> AIM OF THE EXERCISE:
Return the complete listing that follows, with each line reproduced exactly.

════════════════

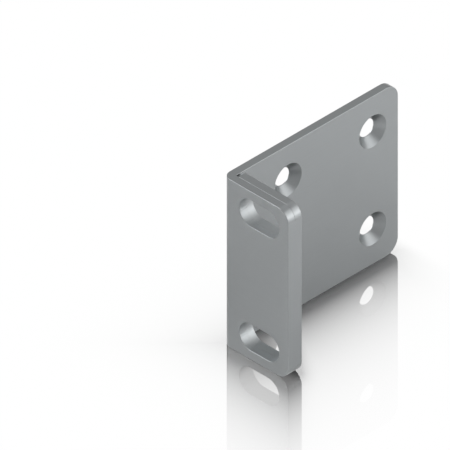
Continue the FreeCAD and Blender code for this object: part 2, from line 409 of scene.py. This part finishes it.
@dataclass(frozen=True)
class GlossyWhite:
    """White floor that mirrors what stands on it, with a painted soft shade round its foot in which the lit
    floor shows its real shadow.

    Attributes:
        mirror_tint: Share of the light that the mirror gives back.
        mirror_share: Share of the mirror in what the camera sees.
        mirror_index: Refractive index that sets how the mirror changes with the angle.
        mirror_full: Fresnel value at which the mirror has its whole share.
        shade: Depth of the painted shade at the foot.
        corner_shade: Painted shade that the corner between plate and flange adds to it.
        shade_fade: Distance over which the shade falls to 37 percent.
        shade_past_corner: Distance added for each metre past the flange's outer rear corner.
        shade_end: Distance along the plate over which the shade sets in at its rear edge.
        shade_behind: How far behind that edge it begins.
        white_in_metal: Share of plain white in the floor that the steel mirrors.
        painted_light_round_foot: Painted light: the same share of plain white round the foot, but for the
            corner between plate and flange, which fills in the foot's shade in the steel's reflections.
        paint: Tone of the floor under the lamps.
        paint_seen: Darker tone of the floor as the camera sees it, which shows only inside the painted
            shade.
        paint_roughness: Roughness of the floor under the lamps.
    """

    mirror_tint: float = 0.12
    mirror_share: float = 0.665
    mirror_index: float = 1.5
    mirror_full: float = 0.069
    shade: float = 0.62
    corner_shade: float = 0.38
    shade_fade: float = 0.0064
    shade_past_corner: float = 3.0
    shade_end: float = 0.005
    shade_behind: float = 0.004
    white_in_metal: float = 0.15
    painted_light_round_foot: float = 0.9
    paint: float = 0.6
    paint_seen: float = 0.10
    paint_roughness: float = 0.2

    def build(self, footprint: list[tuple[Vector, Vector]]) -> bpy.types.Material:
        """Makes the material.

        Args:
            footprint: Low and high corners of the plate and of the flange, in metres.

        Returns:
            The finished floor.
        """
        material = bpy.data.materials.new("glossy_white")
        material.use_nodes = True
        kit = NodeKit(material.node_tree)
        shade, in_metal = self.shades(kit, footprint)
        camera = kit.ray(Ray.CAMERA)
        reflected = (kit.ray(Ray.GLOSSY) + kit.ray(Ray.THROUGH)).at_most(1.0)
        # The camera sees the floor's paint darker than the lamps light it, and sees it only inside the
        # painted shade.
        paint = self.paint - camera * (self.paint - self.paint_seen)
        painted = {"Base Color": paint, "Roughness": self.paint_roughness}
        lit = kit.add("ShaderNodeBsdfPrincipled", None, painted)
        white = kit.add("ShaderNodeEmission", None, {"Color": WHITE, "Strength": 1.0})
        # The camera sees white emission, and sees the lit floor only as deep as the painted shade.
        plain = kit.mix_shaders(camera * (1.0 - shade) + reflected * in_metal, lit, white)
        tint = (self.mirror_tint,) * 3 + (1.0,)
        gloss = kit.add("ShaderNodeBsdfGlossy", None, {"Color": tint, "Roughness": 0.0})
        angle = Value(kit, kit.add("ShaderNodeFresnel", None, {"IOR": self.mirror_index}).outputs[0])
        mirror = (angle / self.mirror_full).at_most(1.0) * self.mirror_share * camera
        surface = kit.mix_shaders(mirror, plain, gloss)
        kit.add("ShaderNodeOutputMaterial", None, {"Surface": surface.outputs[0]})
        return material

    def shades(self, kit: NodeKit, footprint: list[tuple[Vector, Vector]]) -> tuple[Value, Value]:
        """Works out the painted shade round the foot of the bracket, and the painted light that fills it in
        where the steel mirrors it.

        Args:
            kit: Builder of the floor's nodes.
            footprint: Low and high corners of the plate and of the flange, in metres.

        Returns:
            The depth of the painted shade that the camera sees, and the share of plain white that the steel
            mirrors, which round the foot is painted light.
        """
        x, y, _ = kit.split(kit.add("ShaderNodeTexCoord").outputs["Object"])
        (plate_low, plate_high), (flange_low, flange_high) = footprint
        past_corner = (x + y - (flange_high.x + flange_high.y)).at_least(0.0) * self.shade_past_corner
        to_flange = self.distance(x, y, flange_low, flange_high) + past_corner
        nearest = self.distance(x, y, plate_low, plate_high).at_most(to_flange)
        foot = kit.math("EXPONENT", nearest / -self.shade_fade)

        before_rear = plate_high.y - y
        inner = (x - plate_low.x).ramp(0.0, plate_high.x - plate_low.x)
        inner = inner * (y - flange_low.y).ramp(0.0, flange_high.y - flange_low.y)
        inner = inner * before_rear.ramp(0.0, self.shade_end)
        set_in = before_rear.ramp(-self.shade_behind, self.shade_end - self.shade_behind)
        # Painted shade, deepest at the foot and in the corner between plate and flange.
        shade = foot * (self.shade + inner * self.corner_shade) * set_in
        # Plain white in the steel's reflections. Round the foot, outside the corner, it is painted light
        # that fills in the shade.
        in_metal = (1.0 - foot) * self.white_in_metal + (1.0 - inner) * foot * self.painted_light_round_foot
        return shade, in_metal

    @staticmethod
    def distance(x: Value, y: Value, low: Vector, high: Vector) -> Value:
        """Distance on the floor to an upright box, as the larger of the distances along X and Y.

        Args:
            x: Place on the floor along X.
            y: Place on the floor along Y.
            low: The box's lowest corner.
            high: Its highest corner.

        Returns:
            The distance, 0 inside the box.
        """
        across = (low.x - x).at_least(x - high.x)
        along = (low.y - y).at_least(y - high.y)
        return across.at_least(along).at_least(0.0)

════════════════

> OUTPUT BELOW:
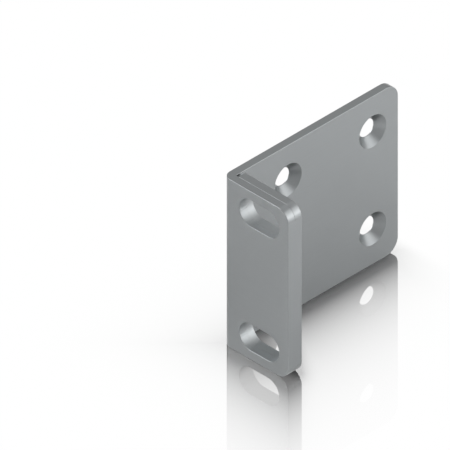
Continue the FreeCAD and Blender code for this object: part 2, from line 409 of scene.py. This part finishes it.
@dataclass(frozen=True)
class GlossyWhite:
    """White floor that mirrors what stands on it, with a painted soft shade round its foot in which the lit
    floor shows its real shadow.

    Attributes:
        mirror_tint: Share of the light that the mirror gives back.
        mirror_share: Share of the mirror in what the camera sees.
        mirror_index: Refractive index that sets how the mirror changes with the angle.
        mirror_full: Fresnel value at which the mirror has its whole share.
        shade: Depth of the painted shade at the foot.
        corner_shade: Painted shade that the corner between plate and flange adds to it.
        shade_fade: Distance over which the shade falls to 37 percent.
        shade_past_corner: Distance added for each metre past the flange's outer rear corner.
        shade_end: Distance along the plate over which the shade sets in at its rear edge.
        shade_behind: How far behind that edge it begins.
        white_in_metal: Share of plain white in the floor that the steel mirrors.
        painted_light_round_foot: Painted light: the same share of plain white round the foot, but for the
            corner between plate and flange, which fills in the foot's shade in the steel's reflections.
        paint: Tone of the floor under the lamps.
        paint_seen: Darker tone of the floor as the camera sees it, which shows only inside the painted
            shade.
        paint_roughness: Roughness of the floor under the lamps.
    """

    mirror_tint: float = 0.12
    mirror_share: float = 0.665
    mirror_index: float = 1.5
    mirror_full: float = 0.069
    shade: float = 0.62
    corner_shade: float = 0.38
    shade_fade: float = 0.0064
    shade_past_corner: float = 3.0
    shade_end: float = 0.005
    shade_behind: float = 0.004
    white_in_metal: float = 0.15
    painted_light_round_foot: float = 0.9
    paint: float = 0.6
    paint_seen: float = 0.10
    paint_roughness: float = 0.2

    def build(self, footprint: list[tuple[Vector, Vector]]) -> bpy.types.Material:
        """Makes the material.

        Args:
            footprint: Low and high corners of the plate and of the flange, in metres.

        Returns:
            The finished floor.
        """
        material = bpy.data.materials.new("glossy_white")
        material.use_nodes = True
        kit = NodeKit(material.node_tree)
        shade, in_metal = self.shades(kit, footprint)
        camera = kit.ray(Ray.CAMERA)
        reflected = (kit.ray(Ray.GLOSSY) + kit.ray(Ray.THROUGH)).at_most(1.0)
        # The camera sees the floor's paint darker than the lamps light it, and sees it only inside the
        # painted shade.
        paint = self.paint - camera * (self.paint - self.paint_seen)
        painted = {"Base Color": paint, "Roughness": self.paint_roughness}
        lit = kit.add("ShaderNodeBsdfPrincipled", None, painted)
        white = kit.add("ShaderNodeEmission", None, {"Color": WHITE, "Strength": 1.0})
        # The camera sees white emission, and sees the lit floor only as deep as the painted shade.
        plain = kit.mix_shaders(camera * (1.0 - shade) + reflected * in_metal, lit, white)
        tint = (self.mirror_tint,) * 3 + (1.0,)
        gloss = kit.add("ShaderNodeBsdfGlossy", None, {"Color": tint, "Roughness": 0.0})
        angle = Value(kit, kit.add("ShaderNodeFresnel", None, {"IOR": self.mirror_index}).outputs[0])
        mirror = (angle / self.mirror_full).at_most(1.0) * self.mirror_share * camera
        surface = kit.mix_shaders(mirror, plain, gloss)
        kit.add("ShaderNodeOutputMaterial", None, {"Surface": surface.outputs[0]})
        return material

    def shades(self, kit: NodeKit, footprint: list[tuple[Vector, Vector]]) -> tuple[Value, Value]:
        """Works out the painted shade round the foot of the bracket, and the painted light that fills it in
        where the steel mirrors it.

        Args:
            kit: Builder of the floor's nodes.
            footprint: Low and high corners of the plate and of the flange, in metres.

        Returns:
            The depth of the painted shade that the camera sees, and the share of plain white that the steel
            mirrors, which round the foot is painted light.
        """
        x, y, _ = kit.split(kit.add("ShaderNodeTexCoord").outputs["Object"])
        (plate_low, plate_high), (flange_low, flange_high) = footprint
        past_corner = (x + y - (flange_high.x + flange_high.y)).at_least(0.0) * self.shade_past_corner
        to_flange = self.distance(x, y, flange_low, flange_high) + past_corner
        nearest = self.distance(x, y, plate_low, plate_high).at_most(to_flange)
        foot = kit.math("EXPONENT", nearest / -self.shade_fade)

        before_rear = plate_high.y - y
        inner = (x - plate_low.x).ramp(0.0, plate_high.x - plate_low.x)
        inner = inner * (y - flange_low.y).ramp(0.0, flange_high.y - flange_low.y)
        inner = inner * before_rear.ramp(0.0, self.shade_end)
        set_in = before_rear.ramp(-self.shade_behind, self.shade_end - self.shade_behind)
        # Painted shade, deepest at the foot and in the corner between plate and flange.
        shade = foot * (self.shade + inner * self.corner_shade) * set_in
        # Plain white in the steel's reflections. Round the foot, outside the corner, it is painted light
        # that fills in the shade.
        in_metal = (1.0 - foot) * self.white_in_metal + (1.0 - inner) * foot * self.painted_light_round_foot
        return shade, in_metal

    @staticmethod
    def distance(x: Value, y: Value, low: Vector, high: Vector) -> Value:
        """Distance on the floor to an upright box, as the larger of the distances along X and Y.

        Args:
            x: Place on the floor along X.
            y: Place on the floor along Y.
            low: The box's lowest corner.
            high: Its highest corner.

        Returns:
            The distance, 0 inside the box.
        """
        across = (low.x - x).at_least(x - high.x)
        along = (low.y - y).at_least(y - high.y)
        return across.at_least(along).at_least(0.0)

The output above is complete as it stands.